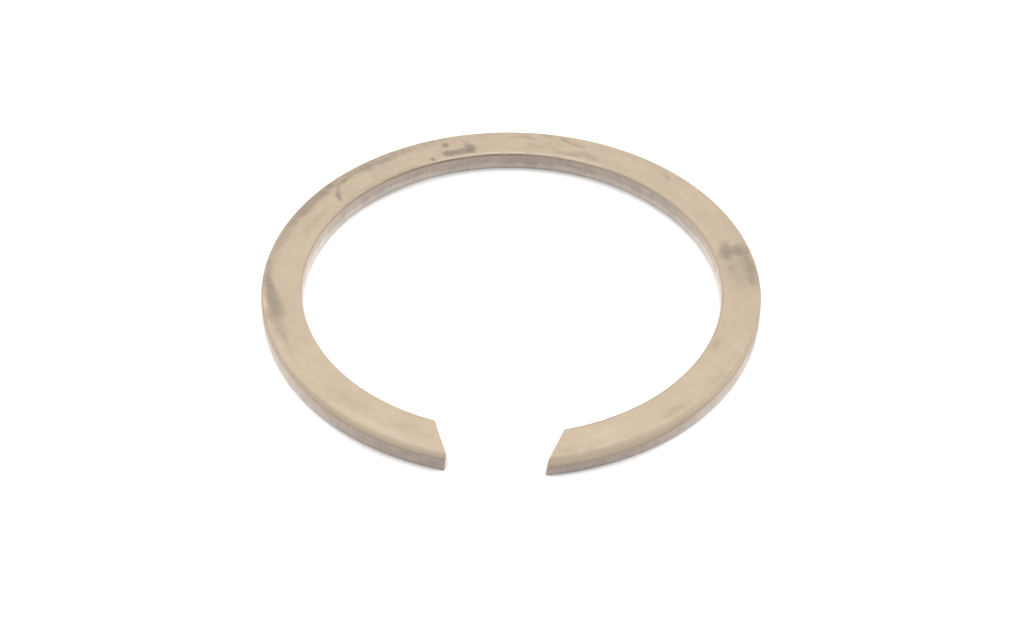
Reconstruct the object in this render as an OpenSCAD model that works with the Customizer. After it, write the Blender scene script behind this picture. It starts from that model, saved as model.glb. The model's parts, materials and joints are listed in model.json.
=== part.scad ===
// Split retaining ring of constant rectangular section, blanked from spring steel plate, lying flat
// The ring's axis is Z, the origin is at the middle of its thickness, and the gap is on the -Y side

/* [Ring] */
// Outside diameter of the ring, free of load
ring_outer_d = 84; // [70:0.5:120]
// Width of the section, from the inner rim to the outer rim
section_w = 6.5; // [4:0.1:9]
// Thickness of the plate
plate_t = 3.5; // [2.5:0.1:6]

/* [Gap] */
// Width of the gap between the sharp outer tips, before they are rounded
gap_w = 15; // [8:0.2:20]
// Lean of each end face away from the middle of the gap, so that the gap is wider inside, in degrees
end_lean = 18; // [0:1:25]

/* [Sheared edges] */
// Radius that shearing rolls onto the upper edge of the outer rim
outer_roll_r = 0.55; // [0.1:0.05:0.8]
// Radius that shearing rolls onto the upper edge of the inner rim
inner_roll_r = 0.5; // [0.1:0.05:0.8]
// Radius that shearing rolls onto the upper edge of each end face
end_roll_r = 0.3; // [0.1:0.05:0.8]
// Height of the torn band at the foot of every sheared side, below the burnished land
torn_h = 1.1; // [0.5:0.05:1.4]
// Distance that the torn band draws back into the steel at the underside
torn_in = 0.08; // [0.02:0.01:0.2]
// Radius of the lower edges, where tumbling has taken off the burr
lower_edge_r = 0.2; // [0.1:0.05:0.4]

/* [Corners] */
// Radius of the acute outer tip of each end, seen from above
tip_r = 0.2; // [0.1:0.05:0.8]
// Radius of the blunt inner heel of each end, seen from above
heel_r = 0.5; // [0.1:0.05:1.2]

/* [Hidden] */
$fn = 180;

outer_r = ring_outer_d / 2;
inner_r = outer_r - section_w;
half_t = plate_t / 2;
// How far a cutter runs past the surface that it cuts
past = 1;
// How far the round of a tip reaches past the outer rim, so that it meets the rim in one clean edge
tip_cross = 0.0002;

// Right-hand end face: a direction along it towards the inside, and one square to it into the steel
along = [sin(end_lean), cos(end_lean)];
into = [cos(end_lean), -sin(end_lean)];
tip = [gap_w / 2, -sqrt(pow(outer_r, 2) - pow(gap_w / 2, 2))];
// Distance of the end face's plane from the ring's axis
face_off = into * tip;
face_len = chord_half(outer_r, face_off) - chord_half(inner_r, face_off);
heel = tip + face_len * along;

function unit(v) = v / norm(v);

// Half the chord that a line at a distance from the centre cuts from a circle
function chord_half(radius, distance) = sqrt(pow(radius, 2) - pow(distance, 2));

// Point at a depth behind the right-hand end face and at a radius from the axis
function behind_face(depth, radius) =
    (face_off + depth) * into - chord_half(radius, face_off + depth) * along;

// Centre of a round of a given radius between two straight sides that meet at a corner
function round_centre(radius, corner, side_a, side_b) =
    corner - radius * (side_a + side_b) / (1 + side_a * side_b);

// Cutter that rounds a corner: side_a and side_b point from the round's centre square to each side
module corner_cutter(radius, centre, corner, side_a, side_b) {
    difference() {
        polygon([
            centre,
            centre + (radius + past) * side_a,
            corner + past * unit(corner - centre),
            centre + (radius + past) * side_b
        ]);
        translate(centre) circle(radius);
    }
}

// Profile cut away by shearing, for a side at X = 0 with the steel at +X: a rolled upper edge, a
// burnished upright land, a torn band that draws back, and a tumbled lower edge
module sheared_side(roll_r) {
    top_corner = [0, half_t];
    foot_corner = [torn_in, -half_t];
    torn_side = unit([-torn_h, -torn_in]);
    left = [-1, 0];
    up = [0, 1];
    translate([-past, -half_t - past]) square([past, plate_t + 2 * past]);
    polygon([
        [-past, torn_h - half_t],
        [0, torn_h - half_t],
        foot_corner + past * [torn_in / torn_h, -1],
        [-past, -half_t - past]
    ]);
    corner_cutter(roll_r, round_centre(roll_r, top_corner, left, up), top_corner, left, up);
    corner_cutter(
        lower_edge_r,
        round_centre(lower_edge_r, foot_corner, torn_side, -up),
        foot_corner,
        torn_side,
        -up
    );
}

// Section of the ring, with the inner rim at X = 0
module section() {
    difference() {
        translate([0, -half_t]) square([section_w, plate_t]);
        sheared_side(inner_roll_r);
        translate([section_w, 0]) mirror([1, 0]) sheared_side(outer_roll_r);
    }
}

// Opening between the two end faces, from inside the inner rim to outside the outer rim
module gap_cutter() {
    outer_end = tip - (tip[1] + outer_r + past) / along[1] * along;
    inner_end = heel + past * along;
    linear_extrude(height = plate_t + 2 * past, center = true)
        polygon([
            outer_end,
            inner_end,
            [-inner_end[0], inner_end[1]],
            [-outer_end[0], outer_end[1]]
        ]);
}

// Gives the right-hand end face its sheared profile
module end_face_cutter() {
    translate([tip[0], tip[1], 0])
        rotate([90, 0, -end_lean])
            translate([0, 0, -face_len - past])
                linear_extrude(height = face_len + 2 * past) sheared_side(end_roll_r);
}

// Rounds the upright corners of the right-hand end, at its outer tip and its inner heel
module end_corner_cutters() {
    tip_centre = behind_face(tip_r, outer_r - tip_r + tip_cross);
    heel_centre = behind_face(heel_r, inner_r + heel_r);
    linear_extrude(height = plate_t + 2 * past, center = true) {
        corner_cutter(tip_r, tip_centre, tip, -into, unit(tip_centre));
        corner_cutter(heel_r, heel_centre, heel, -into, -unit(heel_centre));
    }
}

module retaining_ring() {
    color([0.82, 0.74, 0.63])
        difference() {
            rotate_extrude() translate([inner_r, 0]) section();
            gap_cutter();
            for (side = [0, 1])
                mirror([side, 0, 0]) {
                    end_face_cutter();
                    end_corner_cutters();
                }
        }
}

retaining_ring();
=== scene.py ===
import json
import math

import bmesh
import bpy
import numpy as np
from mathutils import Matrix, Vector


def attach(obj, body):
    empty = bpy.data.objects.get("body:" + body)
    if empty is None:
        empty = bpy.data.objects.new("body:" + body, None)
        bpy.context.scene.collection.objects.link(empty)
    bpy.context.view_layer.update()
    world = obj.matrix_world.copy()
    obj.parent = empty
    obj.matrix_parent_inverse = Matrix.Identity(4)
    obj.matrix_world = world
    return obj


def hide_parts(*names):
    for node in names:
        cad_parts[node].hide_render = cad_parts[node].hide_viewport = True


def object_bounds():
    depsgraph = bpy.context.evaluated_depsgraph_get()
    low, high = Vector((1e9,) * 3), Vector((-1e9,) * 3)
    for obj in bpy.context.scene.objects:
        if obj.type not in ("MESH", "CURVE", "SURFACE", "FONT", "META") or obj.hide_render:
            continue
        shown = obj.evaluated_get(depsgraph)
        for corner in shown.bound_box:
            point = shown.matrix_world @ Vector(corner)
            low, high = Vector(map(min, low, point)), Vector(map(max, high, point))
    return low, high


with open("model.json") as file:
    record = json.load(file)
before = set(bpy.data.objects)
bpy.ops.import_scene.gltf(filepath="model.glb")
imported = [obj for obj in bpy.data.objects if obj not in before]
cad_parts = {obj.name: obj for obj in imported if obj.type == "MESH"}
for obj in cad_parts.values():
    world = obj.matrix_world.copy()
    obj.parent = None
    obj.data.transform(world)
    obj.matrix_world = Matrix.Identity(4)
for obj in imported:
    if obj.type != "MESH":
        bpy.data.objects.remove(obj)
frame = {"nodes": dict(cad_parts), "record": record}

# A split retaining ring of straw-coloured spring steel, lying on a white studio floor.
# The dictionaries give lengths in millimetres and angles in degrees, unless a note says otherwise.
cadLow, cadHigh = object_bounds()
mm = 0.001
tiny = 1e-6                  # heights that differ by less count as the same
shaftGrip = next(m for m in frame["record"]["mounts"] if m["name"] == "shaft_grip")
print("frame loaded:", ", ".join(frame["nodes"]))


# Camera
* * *
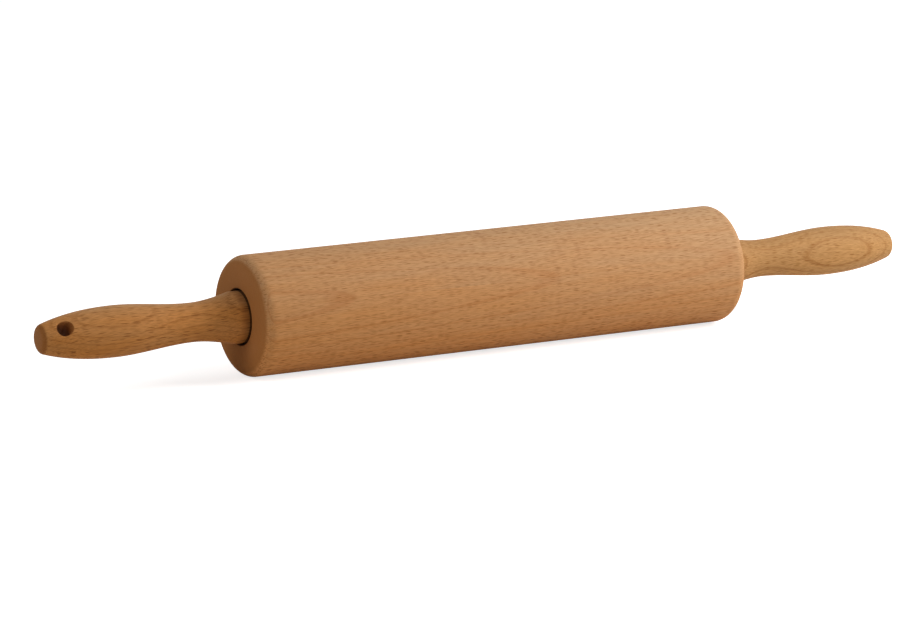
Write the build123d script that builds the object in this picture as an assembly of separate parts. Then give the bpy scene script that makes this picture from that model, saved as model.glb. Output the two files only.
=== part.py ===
==
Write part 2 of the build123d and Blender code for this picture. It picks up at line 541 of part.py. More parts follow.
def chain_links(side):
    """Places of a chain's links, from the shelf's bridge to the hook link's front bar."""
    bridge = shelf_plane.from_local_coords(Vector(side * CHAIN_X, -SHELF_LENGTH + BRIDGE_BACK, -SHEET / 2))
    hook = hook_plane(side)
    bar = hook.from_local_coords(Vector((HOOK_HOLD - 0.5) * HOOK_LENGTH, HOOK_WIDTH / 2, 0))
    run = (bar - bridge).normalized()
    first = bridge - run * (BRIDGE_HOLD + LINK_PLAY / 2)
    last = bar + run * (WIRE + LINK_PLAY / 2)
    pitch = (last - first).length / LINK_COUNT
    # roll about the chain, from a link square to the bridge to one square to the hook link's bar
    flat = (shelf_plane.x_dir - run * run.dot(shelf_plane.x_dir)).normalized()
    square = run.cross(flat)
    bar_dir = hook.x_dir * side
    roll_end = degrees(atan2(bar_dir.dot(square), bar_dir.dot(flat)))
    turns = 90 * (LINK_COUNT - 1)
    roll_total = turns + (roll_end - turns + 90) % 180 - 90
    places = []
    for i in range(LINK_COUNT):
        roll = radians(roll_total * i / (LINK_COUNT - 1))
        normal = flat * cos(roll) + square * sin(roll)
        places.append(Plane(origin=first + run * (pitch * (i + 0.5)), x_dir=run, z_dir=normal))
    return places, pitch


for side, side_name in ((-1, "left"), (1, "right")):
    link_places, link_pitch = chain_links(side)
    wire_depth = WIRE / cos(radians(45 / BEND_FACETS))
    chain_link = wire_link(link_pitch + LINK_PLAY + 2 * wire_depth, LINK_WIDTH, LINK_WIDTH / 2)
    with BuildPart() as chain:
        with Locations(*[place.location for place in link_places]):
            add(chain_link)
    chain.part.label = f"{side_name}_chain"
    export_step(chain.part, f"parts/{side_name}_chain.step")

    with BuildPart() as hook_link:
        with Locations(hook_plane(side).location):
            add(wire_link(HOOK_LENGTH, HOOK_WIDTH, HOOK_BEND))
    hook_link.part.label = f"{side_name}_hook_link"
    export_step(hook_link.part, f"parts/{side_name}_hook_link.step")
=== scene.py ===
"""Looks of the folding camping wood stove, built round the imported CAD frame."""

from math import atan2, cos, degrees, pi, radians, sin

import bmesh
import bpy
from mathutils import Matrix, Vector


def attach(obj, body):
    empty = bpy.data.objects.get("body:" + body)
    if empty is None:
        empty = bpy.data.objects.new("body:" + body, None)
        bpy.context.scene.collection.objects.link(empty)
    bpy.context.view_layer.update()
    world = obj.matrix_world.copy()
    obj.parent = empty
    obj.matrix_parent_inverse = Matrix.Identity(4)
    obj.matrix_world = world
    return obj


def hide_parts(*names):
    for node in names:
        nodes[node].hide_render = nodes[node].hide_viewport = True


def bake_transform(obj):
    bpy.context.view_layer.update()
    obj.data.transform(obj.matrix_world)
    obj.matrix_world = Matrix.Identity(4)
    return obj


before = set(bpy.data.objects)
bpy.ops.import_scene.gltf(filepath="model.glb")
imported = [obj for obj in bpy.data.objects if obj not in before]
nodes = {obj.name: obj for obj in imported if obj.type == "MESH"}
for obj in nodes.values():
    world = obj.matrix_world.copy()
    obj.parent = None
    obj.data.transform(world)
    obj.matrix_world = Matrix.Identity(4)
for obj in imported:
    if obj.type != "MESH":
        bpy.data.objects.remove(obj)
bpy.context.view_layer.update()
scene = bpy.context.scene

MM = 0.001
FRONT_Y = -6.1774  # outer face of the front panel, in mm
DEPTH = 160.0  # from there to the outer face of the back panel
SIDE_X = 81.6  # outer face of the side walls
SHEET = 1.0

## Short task
Extract from the listing above the lines between the line containing "nodes[node].hide_render = nodes[node].hide_viewport" and the line containing "SHEET = 1.0", keeping both of those lines. Output nothing else.

## Exercise solution
        nodes[node].hide_render = nodes[node].hide_viewport = True


def bake_transform(obj):
    bpy.context.view_layer.update()
    obj.data.transform(obj.matrix_world)
    obj.matrix_world = Matrix.Identity(4)
    return obj


before = set(bpy.data.objects)
bpy.ops.import_scene.gltf(filepath="model.glb")
imported = [obj for obj in bpy.data.objects if obj not in before]
nodes = {obj.name: obj for obj in imported if obj.type == "MESH"}
for obj in nodes.values():
    world = obj.matrix_world.copy()
    obj.parent = None
    obj.data.transform(world)
    obj.matrix_world = Matrix.Identity(4)
for obj in imported:
    if obj.type != "MESH":
        bpy.data.objects.remove(obj)
bpy.context.view_layer.update()
scene = bpy.context.scene

MM = 0.001
FRONT_Y = -6.1774  # outer face of the front panel, in mm
DEPTH = 160.0  # from there to the outer face of the back panel
SIDE_X = 81.6  # outer face of the side walls
SHEET = 1.0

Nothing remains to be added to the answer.